Although teraflops (1 teraflop = one million floating point operations per second) are not the best way to rate GPU performance, it can provide a decent baseline of raw compute power. With that said, The M1 chip still only has about 25% of the compute power of a Playstation 5.
Apple M1 = ~2.60 teraflops
PS5 = 10.28 teraflops
PS4 Pro = 4.2 teraflops
XBox X = 12 teraflops
RTX 3080 = 29 teraflops
Intel integrated graphics, up until the new Xe line, have only provided about .4 teraflops of compute power, so this is a monumental leap. Even Intel's discreet GPU provides less power (2.4 teraflops) and it draws about 25 watts. The entire TDP of the M1 is 10 watts, and that includes the CPU/GPU/Memory. This is where the M1 shines: Performance per watt is simply unmatched.
Note that a LOT of other things matter here: Memory bandwidth and shader accelerators, of note, can vastly improve the performance of a card even with similar raw compute power, so these specs are not to be taken as the only assessor of performance.

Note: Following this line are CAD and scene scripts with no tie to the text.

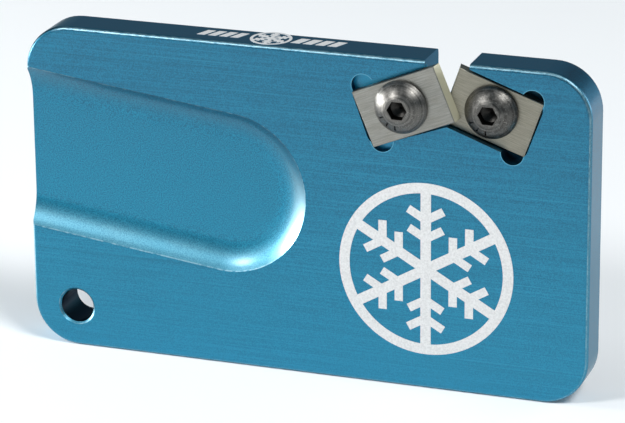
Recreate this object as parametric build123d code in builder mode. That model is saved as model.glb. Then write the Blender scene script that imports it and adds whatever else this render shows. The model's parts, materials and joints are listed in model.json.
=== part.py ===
"""Pocket edge tuning tool: a solid aluminium block that carries two crossed carbide cutters.

The block stands on its long bottom edge. +X runs along its length towards the cutters, +Z is up,
and its front face looks along -Y. The origin is the centre of the bottom face. Millimetres.
"""
import math
import os

from build123d import *

# Block
block_length = 82.55
block_height = 47.9
block_thickness = 6.35
corner_radius = 6.6
edge_radius = 0.6

# Thumb groove: a flat floor with wide concave sides, open at the left end
groove_width = 23.6
groove_depth = 2.0
groove_side_radius = 7.2
groove_tilt = 7.2
groove_end = (-11.3, 25.85)

# Lanyard hole
lanyard_hole_radius = 2.5
lanyard_hole_chamfer = 0.3
lanyard_hole_at = (-34.7, 6.0)

# Notch for the ski edge, open at the top
notch_width = 6.35
notch_depth = 7.6
notch_corner_radius = 1.6
notch_x = 20.95

# Cutter pockets: mirror images that lean away from the middle of the notch
pocket_tilt = 20.0
pocket_meeting_z = 43.55
pocket_width = 9.06
pocket_reach = 13.2
pocket_overlap = 0.8
pocket_corner_radius = 1.6
relief_radius = 1.6
relief_along = 11.35
relief_across = 4.08
front_pocket_depth = 1.15

# Cutters: rectangular plates. The end at the notch slopes, so that its rear edge, which cuts, leads
cutter_length = 12.55
cutter_width = 8.2
cutter_thickness = 1.6
cutter_relief = 0.38
cutter_hole_radius = 2.4
cutter_edge_break = 0.08
cutter_tilts = {"left": 22.2, "right": 19.2}
cutter_centres = {"left": (14.85, 41.07), "right": (27.04, 41.02)}

# Screws: M4 button heads with a 2.5 mm hexagon socket
screw_centres = {"left": (14.64, 41.2), "right": (27.0, 41.2)}
screw_pitch = 0.7
screw_length = 5.0
thread_radius = 2.0
thread_depth = 0.38
thread_clearance = 0.05
thread_count = 6
neck_length = 0.55
neck_radius = 1.7
tapped_hole_chamfer = 0.3
head_radius = 3.75
head_height = 2.2
head_rim_height = 0.5
head_top_radius = 1.7
socket_width = 2.5
socket_depth = 1.4
drill_point_depth = 0.6
tick_count = 3
tick_spacing = 26.0
tick_middle = 235.0
tick_length = 1.15
tick_width = 0.24
tick_depth = 0.18

# Worked out from the driving dimensions
front_y = -block_thickness / 2
back_y = block_thickness / 2
rear_pocket_depth = front_pocket_depth + cutter_thickness
seat_depths = {"left": front_pocket_depth, "right": rear_pocket_depth}
groove_floor_half = groove_width / 2 - math.sqrt(
    groove_side_radius**2 - (groove_side_radius - groove_depth) ** 2
)
past_face = 1.0

front_plane = Plane.XZ.offset(block_thickness / 2)
sides = {"left": -1, "right": 1}


def direction(side, tilt):
    """The unit vector away from the notch, down a pocket or cutter that leans by tilt degrees."""
    angle = math.radians(tilt)
    return (sides[side] * math.cos(angle), 0, -math.sin(angle))


def pocket_plane(side):
    """The pocket's plane on the front face, with local X along the pocket, away from the notch."""
    origin = (notch_x, front_y, pocket_meeting_z)
    return Plane(origin=origin, x_dir=direction(side, pocket_tilt), z_dir=(0, -1, 0))


# --- Block --------------------------------------------------------------------------------------
groove_angle = math.radians(groove_tilt)
groove_origin = (groove_end[0], front_y, groove_end[1])
groove_round_plane = Plane(origin=groove_origin, x_dir=(1, 0, 0), z_dir=(0, 0, 1))
groove_run_plane = Plane(
    origin=groove_origin,
    x_dir=(math.sin(groove_angle), 0, math.cos(groove_angle)),
    z_dir=(-math.cos(groove_angle), 0, math.sin(groove_angle)),
)

# Half of the groove's section: across from its middle, and down from the front face
with BuildSketch() as groove_half_section:
    with BuildLine():
        Polyline(
            (groove_floor_half, groove_depth),
            (0, groove_depth),
            (0, -past_face),
            (groove_width / 2, -past_face),
            (groove_width / 2, 0),
        )
        RadiusArc(
            (groove_width / 2, 0),
            (groove_floor_half, groove_depth),
            -groove_side_radius,
        )
    make_face()

with BuildPart() as body_block:
    with BuildSketch(front_plane):
        with Locations((0, block_height / 2)):
            RectangleRounded(block_length, block_height, corner_radius)
    extrude(amount=-block_thickness)
    outline = body_block.faces().filter_by(Axis.Y).edges()
    fillet(outline, radius=edge_radius)

    # Groove: a dished round end, then the same section run out through the left end
    with BuildSketch(groove_round_plane):
        add(groove_half_section.sketch)
    revolve(axis=Axis(groove_origin, (0, 1, 0)), mode=Mode.SUBTRACT)
    with BuildSketch(groove_run_plane):
        add(groove_half_section.sketch)
        mirror(about=Plane.YZ)
    extrude(amount=block_length / 2, mode=Mode.SUBTRACT)

    # Cutter pockets, with round reliefs where the plates' square corners sit
    for side in sides:
        with BuildSketch(pocket_plane(side)) as pocket:
            with Locations(((pocket_reach - pocket_overlap) / 2, 0)):
                Rectangle(pocket_reach + pocket_overlap, pocket_width)
            fillet(pocket.vertices().group_by(Axis.X)[-1], pocket_corner_radius)
            with Locations((relief_along, relief_across), (relief_along, -relief_across)):
                Circle(relief_radius)
        extrude(amount=-seat_depths[side], mode=Mode.SUBTRACT)

    # Notch, right through
    with BuildSketch(front_plane) as notch:
        with Locations((notch_x, block_height + past_face - (notch_depth + past_face) / 2)):
            Rectangle(notch_width, notch_depth + past_face)
        fillet(notch.vertices().group_by(Axis.Y)[0], notch_corner_radius)
    extrude(amount=-block_thickness, mode=Mode.SUBTRACT)

    # Tapped holes and the lanyard hole, right through
    with Locations(front_plane):
        with Locations(*screw_centres.values()):
            Hole(thread_radius + thread_clearance)
        with Locations(lanyard_hole_at):
            Hole(lanyard_hole_radius)
    lanyard_edges = body_block.edges().filter_by(
        lambda e: e.geom_type == GeomType.CIRCLE and abs(e.radius - lanyard_hole_radius) < 1e-6
    )
    chamfer(lanyard_edges, length=lanyard_hole_chamfer)
    tapped_edges = body_block.edges().filter_by(
        lambda e: e.geom_type == GeomType.CIRCLE
        and abs(e.radius - thread_radius - thread_clearance) < 1e-6
        and abs(e.center().Y - back_y) < 1e-6
    )
    chamfer(tapped_edges, length=tapped_hole_chamfer)

body_block.part.label = "body_block"


# --- Cutters ------------------------------------------------------------------------------------
def cutter_section(side):
    """Corners of the plate's long section, as (along the plate from its middle, depth)."""
    half = cutter_length / 2
    seat = seat_depths[side]
    face = seat - cutter_thickness
    return [(-half - cutter_relief, seat), (half, seat), (half, face), (-half, face)]


def cutter_plane(side):
    """A plane through the plate's middle: local X along the plate, local Y into the block."""
    along = direction(side, cutter_tilts[side])
    centre_x, centre_z = cutter_centres[side]
    return Plane(origin=(centre_x, front_y, centre_z), x_dir=along, z_dir=(-along[2], 0, along[0]))


cutters = {}
for side in sides:
    with BuildPart() as cutter:
        with BuildSketch(cutter_plane(side)):
            with BuildLine():
                Polyline(*cutter_section(side), close=True)
            make_face()
        extrude(amount=cutter_width / 2, both=True)
        hole_plane = Plane(origin=cutter_plane(side).origin, x_dir=(1, 0, 0), z_dir=(0, -1, 0))
        with Locations(hole_plane.offset(cutter_thickness)):
            Hole(cutter_hole_radius)
        chamfer(cutter.faces().sort_by(Axis.Y)[0].outer_wire().edges(), length=cutter_edge_break)
    cutter.part.label = f"{side}_cutter"
    cutters[side] = cutter


# --- Screws -------------------------------------------------------------------------------------
def screw_outline():
    """Half of the shank's profile, as (radius, height above the head's seat), tip first."""
    points = [(0, -screw_length), (thread_radius - thread_depth, -screw_length)]
    for turn in range(thread_count):
        root = -screw_length + screw_pitch * (turn + 0.25)
        points.append((thread_radius, root + screw_pitch * 0.25))
        points.append((thread_radius, root + screw_pitch * 0.4))
        points.append((thread_radius - thread_depth, root + screw_pitch * 0.75))
    points.append((neck_radius, -neck_length))
    points.append((neck_radius, 0))
    points.append((head_radius, 0))
    points.append((head_radius, head_rim_height))
    return points


def screw_plane(side):
    """The plane that the head bears on, with its normal out of the block."""
    seat = seat_depths[side] - cutter_thickness
    centre_x, centre_z = screw_centres[side]
    return Plane(origin=(centre_x, front_y + seat, centre_z), x_dir=(1, 0, 0), z_dir=(0, -1, 0))


dome_centre = (head_top_radius**2 + head_height**2 - head_radius**2 - head_rim_height**2) / (
    2 * (head_height - head_rim_height)
)
dome_radius = math.hypot(head_radius, head_rim_height - dome_centre)
socket_corner = socket_width / 2 / math.cos(math.radians(30))

screws = {}
for side in sides:
    bearing = screw_plane(side)
    with BuildPart() as screw:
        # The profile's height runs along -Y, out of the block
        with BuildSketch(Plane(origin=bearing.origin, x_dir=(1, 0, 0), z_dir=(0, 0, -1))):
            with BuildLine():
                Polyline(*screw_outline())
                RadiusArc(
                    (head_radius, head_rim_height),
                    (head_top_radius, head_height),
                    -dome_radius,
                )
                Polyline((head_top_radius, head_height), (0, head_height), (0, -screw_length))
            make_face()
        revolve(axis=Axis(bearing.origin, (0, -1, 0)))
        # Hexagon socket with a drill point below it
        with BuildSketch(bearing.offset(head_height)):
            RegularPolygon(socket_corner, 6)
        extrude(amount=-socket_depth, mode=Mode.SUBTRACT)
        with Locations(bearing.offset(head_height - socket_depth - drill_point_depth / 2)):
            Cone(0, socket_width / 2, drill_point_depth, mode=Mode.SUBTRACT)
        # Short ticks pressed into the dome
        for index in range(tick_count):
            angle = math.radians(tick_middle + tick_spacing * (index - (tick_count - 1) / 2))
            middle = (head_radius + head_top_radius) / 2
            height = dome_centre + math.sqrt(dome_radius**2 - middle**2)
            slope = math.asin(middle / dome_radius)
            outward = bearing.x_dir * math.cos(angle) + bearing.y_dir * math.sin(angle)
            normal = outward * math.sin(slope) + bearing.z_dir * math.cos(slope)
            foot = bearing.origin + outward * middle + bearing.z_dir * height
            tangent = outward.cross(bearing.z_dir)
            with BuildSketch(Plane(origin=foot, x_dir=tangent, z_dir=normal)):
                SlotOverall(tick_length, tick_width, rotation=90)
            extrude(amount=tick_depth, both=True, mode=Mode.SUBTRACT)
    screw.part.label = f"{side}_screw"
    screws[side] = screw

os.makedirs("parts", exist_ok=True)
export_step(body_block.part, "parts/body_block.step")
for side in sides:
    export_step(cutters[side].part, f"parts/{side}_cutter.step")
    export_step(screws[side].part, f"parts/{side}_screw.step")
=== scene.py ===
"""Looks for the edge tuning tool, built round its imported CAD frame. Lengths are in metres.

The CAD nodes keep their shapes and get finished materials. The marks on the block are thin raised
prints, built here. +X runs along the block towards the cutters, +Z is up, the front looks along -Y.
"""
import json
import math

import bmesh
import bpy
from mathutils import Matrix, Vector
from mathutils.geometry import delaunay_2d_cdt


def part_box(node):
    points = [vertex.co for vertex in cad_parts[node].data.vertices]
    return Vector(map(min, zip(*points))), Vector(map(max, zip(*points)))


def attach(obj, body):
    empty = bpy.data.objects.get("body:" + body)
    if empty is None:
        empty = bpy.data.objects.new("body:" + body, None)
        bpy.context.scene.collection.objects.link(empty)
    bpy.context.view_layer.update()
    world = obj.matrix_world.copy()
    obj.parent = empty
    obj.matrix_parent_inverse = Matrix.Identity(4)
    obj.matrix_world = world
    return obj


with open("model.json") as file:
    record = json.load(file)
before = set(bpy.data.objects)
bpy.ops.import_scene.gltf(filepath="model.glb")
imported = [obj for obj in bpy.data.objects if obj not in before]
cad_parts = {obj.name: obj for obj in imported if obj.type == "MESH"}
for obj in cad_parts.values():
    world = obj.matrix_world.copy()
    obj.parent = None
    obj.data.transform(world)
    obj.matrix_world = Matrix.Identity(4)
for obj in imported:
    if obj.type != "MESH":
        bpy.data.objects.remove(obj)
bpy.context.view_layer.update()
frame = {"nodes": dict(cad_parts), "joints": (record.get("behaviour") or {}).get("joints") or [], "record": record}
mm = 0.001

# --- Places -------------------------------------------------------------------------------------
nodes = frame["nodes"]
joints = {joint["name"]: joint for joint in frame["joints"]}
mounts = {mount["name"]: mount for mount in frame["record"]["mounts"]}
block_low, block_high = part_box("body_block")
front_y = block_low.y
top_z = block_high.z
corner_radius = 6.6 * mm
edge_radius = 0.6 * mm
groove_top_z = 41.4 * mm
lanyard_hole_x, _, lanyard_hole_z = mounts["lanyard_hole"]["pos_m"]
lanyard_hole_radius = mounts["lanyard_hole"]["dims"]["r_mm"] * mm

# The cutter pockets are mirror images that lean away from the notch, and the right one is deeper
notch_x = 20.95 * mm
pocket_meeting_z = 43.55 * mm
pocket_lean = math.radians(20)
pocket_foot_z = 33.0 * mm
deep_pocket_x = (24.3 * mm, 35.4 * mm)
deep_pocket_top_z = 47.3 * mm
deep_pocket_floor_y = front_y + 2.75 * mm
shallow_pocket_x = (4.0 * mm, 21.0 * mm)
relief_along = 11.35 * mm
relief_across = 4.08 * mm
relief_radius = 1.6 * mm

# The screw heads' domes are parts of spheres
head_radius = 3.75 * mm
head_height = 2.2 * mm
head_rim_height = 0.5 * mm
head_top_radius = 1.7 * mm
socket_corner = 1.44 * mm
dome_centre = (head_top_radius**2 + head_height**2 - head_radius**2 - head_rim_height**2) / (
    2 * (head_height - head_rim_height)
)
dome_radius = math.hypot(head_radius, head_rim_height - dome_centre)

# Marks: the round badge on the front, and the row on the top face
badge_centre = (18.0 * mm, front_y, 17.75 * mm)
top_marks_centre = (0, 0.25 * mm, top_z)
print_height = 0.03 * mm


def relief_centres():
    """The middles of the round reliefs at the pockets' far corners, as (x, z)."""
    cosine, sine = math.cos(pocket_lean), math.sin(pocket_lean)
    return [
        (
            notch_x + side * (relief_along * cosine + across * sine),
            pocket_meeting_z - relief_along * sine + across * cosine,
        )
        for side in (-1, 1)
        for across in (relief_across, -relief_across)
    ]


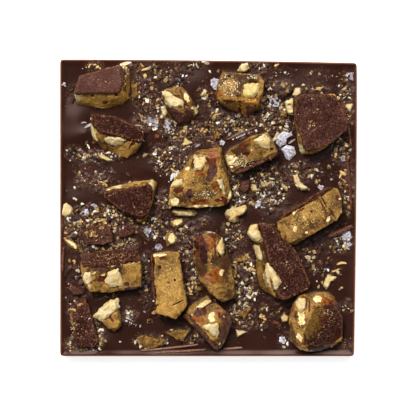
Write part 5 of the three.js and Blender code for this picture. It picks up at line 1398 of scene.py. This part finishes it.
def fine_crumbs(draws, crumbs):
    """Kind, x, y and size of each fine crumb, in drifts with clumps in them."""
    for x, y, wide, deep, thickness, mix in DRIFTS:
        count = round(math.pi * wide * deep * thickness * crumbs.density)
        clumps = []
        for _ in range(count):
            turn = draws.uniform(0, math.tau)
            reach = draws.random() ** 0.6
            px = x + wide * reach * math.cos(turn)
            py = y + deep * reach * math.sin(turn)
            if len(clumps) * CLUMP_SIZE < count:
                clumps.append((px, py))
            elif draws.random() < crumbs.clump:
                px, py = (at + draws.gauss(0, CLUMP_SPREAD) for at in draws.choice(clumps))
            if max(abs(px), abs(py)) > SLAB_HALF - DRIFT_MARGIN:
                continue
            size = crumbs.finest
            size += (crumbs.coarsest - crumbs.finest) * draws.random() ** 3.2
            kind = draws.choices(CRUMB_KINDS, MIXES[mix])[0]
            yield kind, px, py, size * (0.8 if kind == "salt" else 1)


def sprinkled_crumbs(draws):
    """Kind, x, y and size of each crumb caught on the coats and chunks."""
    for x, y, wide, deep, count in SPRINKLES:
        for _ in range(count):
            px = x + wide * draws.gauss(0, 0.45)
            py = y + deep * draws.gauss(0, 0.45)
            yield draws.choice(("toffee", "toffee", "nut", "skin")), px, py, draws.uniform(0.25, 0.55)


def scatter(crumbs):
    """Every crumb's kind, shape, place and shade."""
    draws = random.Random(crumbs.seed)
    fine = [crumb_shape(draws, 1) for _ in range(FINE_SHAPES)]
    coarse = [crumb_shape(draws, 2) for _ in range(COARSE_SHAPES)]
    plates = [plate_shape(draws) for _ in range(PLATE_SHAPES)]
    slivers = [sliver_shape(draws) for _ in range(SLIVER_SHAPES)]
    placed = {kind: [] for kind in CRUMB_KINDS}
    tops = {}

    def drop(kind, x, y, size, buried=USUAL_SINK, on_chunks=True):
        """Lays a crumb on whatever is under it, unless that is a chunk that it would slide off."""
        ground = float(slab_top(x, y))
        chunk = chunk_top(x, y)
        if chunk is not None and chunk > ground + 0.2:
            if chunk > ground + LOW_CHUNK and not on_chunks:
                return
            ground = chunk
        key = (round(x / HEAP_CELL), round(y / HEAP_CELL))
        ground = max(ground, min(tops.get(key, 0), SLAB_THICKNESS + HEAP_HEIGHT))
        flat = draws.random() < (0.6 if kind == "salt" else 0.3)
        shape = draws.choice(plates if flat else coarse if size > COARSE else fine)
        stretch = draws.uniform(0.7, 1.05)
        squash = Vector((size / stretch, size * stretch, size * (1 if flat else draws.uniform(0.5, 0.9))))
        turn = Euler([draws.uniform(-0.6, 0.6), draws.uniform(-0.6, 0.6), draws.uniform(0, math.tau)])
        thick = squash.z * (0.3 if flat else 1)
        place = Matrix.LocRotScale(Vector((x, y, ground + thick * (0.5 - buried))), turn, squash)
        placed[kind].append((shape, place, draws.random() ** 1.3))
        tops[key] = ground + thick * (0.7 - buried)

    for crumb in larger_crumbs(draws):
        drop(*crumb, buried=1 - CRUMB_EXPOSED, on_chunks=False)
    for x, y, size in TAN_CRUMBS:
        drop("toffee", x, y, size, SHALLOW_SINK)
    for crumb in fine_crumbs(draws, crumbs):
        drop(*crumb, on_chunks=False)
    for crumb in sprinkled_crumbs(draws):
        drop(*crumb)
    for x, y, size in PALE_SPECKS:
        drop("salt" if size < LARGEST_GRAIN else "nut", x, y, size, SPECK_SINK)
    for x, y, size, kind in ON_CHUNKS:
        drop(kind, x, y, size, SHALLOW_SINK)
    for x, y, length, turn, kind in SLIVERS:
        ground = max(float(slab_top(x, y)), chunk_top(x, y) or 0)
        place = Matrix.LocRotScale(Vector((x, y, ground + SLIVER_LIFT)), Euler((0, 0, math.radians(turn))),
                                   Vector((length,) * 3))
        placed[kind].append((draws.choice(slivers), place, draws.random()))
    return placed


def make_crumbs(looks):
    """The crumbs of toffee, nut, chocolate, nut skin and salt, one piece for each."""
    placed = scatter(looks.crumbs)
    finishes = {
        "toffee": ("toffee_crumbs", "toffee", ("crushed toffee", "#3a220f", "#e2b974", 0.3)),
        "nut": ("nut_crumbs", "pecan", ("crushed pecan", "#a07a42", "#faf0d2", 0.34)),
        "chocolate": ("chocolate_crumbs", "chocolate", ("crushed chocolate", "#1a0b07", "#5e4134", 0.32)),
        "skin": ("nut_skin_crumbs", "flake", ("crushed nut skin", "#32140a", "#7a4526", 0.34)),
        "salt": ("salt_grains", None, ("grains of salt", "#948a84", "#f6f2ee", 0.25, 0.2)),
    }
    for kind, (name, slot, finish) in finishes.items():
        finish_piece(joined(name, placed[kind]), name, crumb_material(*finish), slot, smooth=False)


def set_stage(looks):
    """The pale floor, the soft key light from the far side, the fill and the camera."""
    bm = bmesh.new()
    bmesh.ops.create_grid(bm, x_segments=8, y_segments=8, size=FLOOR_HALF * MM,
                          matrix=Matrix.Translation((0, 0, -FLOOR_GAP * MM)))
    floor = linked("floor", mesh_of(bm, "floor"))
    floor.data.materials.append(pale_floor())

    sun = bpy.data.lights.new("key", "SUN")
    sun.energy = looks.stage.key
    sun.angle = looks.stage.softness
    key = linked("key", sun)
    key.rotation_euler = Vector(KEY_FROM).to_track_quat("Z", "Y").to_euler()
    key.visible_glossy = False      # the soft box is what the glossy faces mirror

    world = bpy.data.worlds.new("studio")
    world.use_nodes = True
    world.node_tree.nodes.clear()
    add = partial(add_node, world.node_tree)
    # pale walls all round under a dark ceiling, so that level faces don't mirror a bright sky
    way = add("TexCoord", gives="Generated")
    height = add("SeparateXYZ", {"Vector": way}, gives="Z")
    strength = add("MapRange", {
        "Value": height, "From Min": 0.72, "From Max": 0.94, "To Min": looks.stage.fill,
        "To Max": looks.stage.overhead}, interpolation_type="SMOOTHSTEP")
    # the soft box on the far side gives the chocolate its broad sheen
    nearness = add("VectorMath", {0: way, 1: Vector(SOFT_BOX_FROM).normalized()}, gives="Value",
                   operation="DOT_PRODUCT")
    glow = add("MapRange", {
        "Value": nearness, "From Min": 0.8, "From Max": 0.99, "To Min": 0, "To Max": looks.stage.softbox})
    total = add("Math", {0: strength, 1: glow}, operation="ADD")
    background = add("Background", {"Color": (1, 1, 1, 1), "Strength": total})
    add("OutputWorld", {"Surface": background})
    bpy.context.scene.world = world
    bpy.context.scene.view_settings.view_transform = "Standard"

    # the photo is taken from straight above
    pixel = 2 * SLAB_HALF * MM / SLAB_PIXELS
    lens = bpy.data.cameras.new("camera")
    lens.sensor_width = SENSOR
    lens.lens = SENSOR * (CAMERA_HEIGHT - SLAB_THICKNESS) * MM / (PHOTO_PIXELS * pixel)
    lens.clip_end = 10
    camera = linked("camera", lens)
    camera.location = (CAMERA_PIXELS[0] * pixel, CAMERA_PIXELS[1] * pixel, CAMERA_HEIGHT * MM)
    bpy.context.scene.camera = camera


class MakeSlab(bpy.types.Operator):
    """Make the poured slab"""
    bl_idname = "brittle_slab.make_slab"
    bl_label = "Poured slab"

    def execute(self, context):
        make_slab(context.scene.brittle_slab)
        return {"FINISHED"}


class MakeToffee(bpy.types.Operator):
    """Make the broken toffee of the chunks"""
    bl_idname = "brittle_slab.make_toffee"
    bl_label = "Broken toffee"

    def execute(self, context):
        make_toffee(context.scene.brittle_slab)
        return {"FINISHED"}


class MakeCoats(bpy.types.Operator):
    """Make the chocolate coats and the low coated pieces"""
    bl_idname = "brittle_slab.make_coats"
    bl_label = "Chocolate coats"

    def execute(self, context):
        make_coats(context.scene.brittle_slab)
        return {"FINISHED"}


class MakePecans(bpy.types.Operator):
    """Make the pecan pieces"""
    bl_idname = "brittle_slab.make_pecans"
    bl_label = "Pecans"

    def execute(self, context):
        make_pecans(context.scene.brittle_slab)
        return {"FINISHED"}


class MakeLowPieces(bpy.types.Operator):
    """Make the crumbly pieces and the thin toffee flakes"""
    bl_idname = "brittle_slab.make_low_pieces"
    bl_label = "Crumbly pieces and flakes"

    def execute(self, context):
        make_low_pieces(context.scene.brittle_slab)
        return {"FINISHED"}


class MakeSmallToppings(bpy.types.Operator):
    """Make the small pecans, toffee bits and chocolate bits"""
    bl_idname = "brittle_slab.make_small_toppings"
    bl_label = "Small toppings"

    def execute(self, context):
        make_small_toppings(context.scene.brittle_slab)
        return {"FINISHED"}


class MakeSaltFlakes(bpy.types.Operator):
    """Make the flakes of salt"""
    bl_idname = "brittle_slab.make_salt_flakes"
    bl_label = "Salt flakes"

    def execute(self, context):
        make_salt_flakes(context.scene.brittle_slab)
        return {"FINISHED"}


class MakeShards(bpy.types.Operator):
    """Make the chocolate shards"""
    bl_idname = "brittle_slab.make_shards"
    bl_label = "Chocolate shards"

    def execute(self, context):
        make_shards()
        return {"FINISHED"}


class MakeCrumbs(bpy.types.Operator):
    """Make the crumbs of toffee, nut, chocolate, nut skin and salt"""
    bl_idname = "brittle_slab.make_crumbs"
    bl_label = "Crumbs"

    def execute(self, context):
        make_crumbs(context.scene.brittle_slab)
        return {"FINISHED"}


class SetStage(bpy.types.Operator):
    """Set the floor, the light and the camera"""
    bl_idname = "brittle_slab.set_stage"
    bl_label = "Stage"

    def execute(self, context):
        set_stage(context.scene.brittle_slab)
        return {"FINISHED"}


MAKERS = (MakeSlab, MakeToffee, MakeCoats, MakePecans, MakeLowPieces, MakeSmallToppings, MakeSaltFlakes,
          MakeShards, MakeCrumbs, SetStage)
GROUPS = (SlabSettings, BrittleSettings, CrumbSettings, ColourSettings, StageSettings, SlabLooks)


class BrittleSlabPanel(bpy.types.Panel):
    """Lists the pieces of the slab and their settings"""
    bl_idname = "VIEW3D_PT_brittle_slab"
    bl_label = "Brittle slab"
    bl_space_type = "VIEW_3D"
    bl_region_type = "UI"
    bl_category = "Brittle slab"

    def draw(self, context):
        looks = context.scene.brittle_slab
        for maker in MAKERS:
            self.layout.operator(maker.bl_idname)
        for group in (looks.slab, looks.brittle, looks.crumbs, looks.colours, looks.stage):
            box = self.layout.box()
            for name in group.__annotations__:
                box.prop(group, name)


def register():
    """Adds the pieces' settings, operators and panel to Blender."""
    for cls in (*GROUPS, *MAKERS, BrittleSlabPanel):
        bpy.utils.register_class(cls)
    bpy.types.Scene.brittle_slab = PointerProperty(type=SlabLooks)


def unregister():
    """Takes them away again."""
    del bpy.types.Scene.brittle_slab
    for cls in reversed((*GROUPS, *MAKERS, BrittleSlabPanel)):
        bpy.utils.unregister_class(cls)


def main():
    register()
    ops = bpy.ops.brittle_slab
    ops.make_slab()
    ops.make_toffee()
    ops.make_coats()
    ops.make_pecans()
    ops.make_low_pieces()
    ops.make_small_toppings()
    ops.make_salt_flakes()
    ops.make_shards()
    ops.make_crumbs()
    ops.set_stage()


if __name__ == "__main__":
    main()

As for Apple TV, it's not a big leap to say that we could see PS4 performance within two years and PS 5 performance within four. I actually think this is what drove them to release Apple Arcade before any huge third-party titles were available... Knowing that they will have the power to compete with consoles soon could make them a major player in the video game industry.
Can you imagine an Apple TV competing with PS6? It'd be interesting.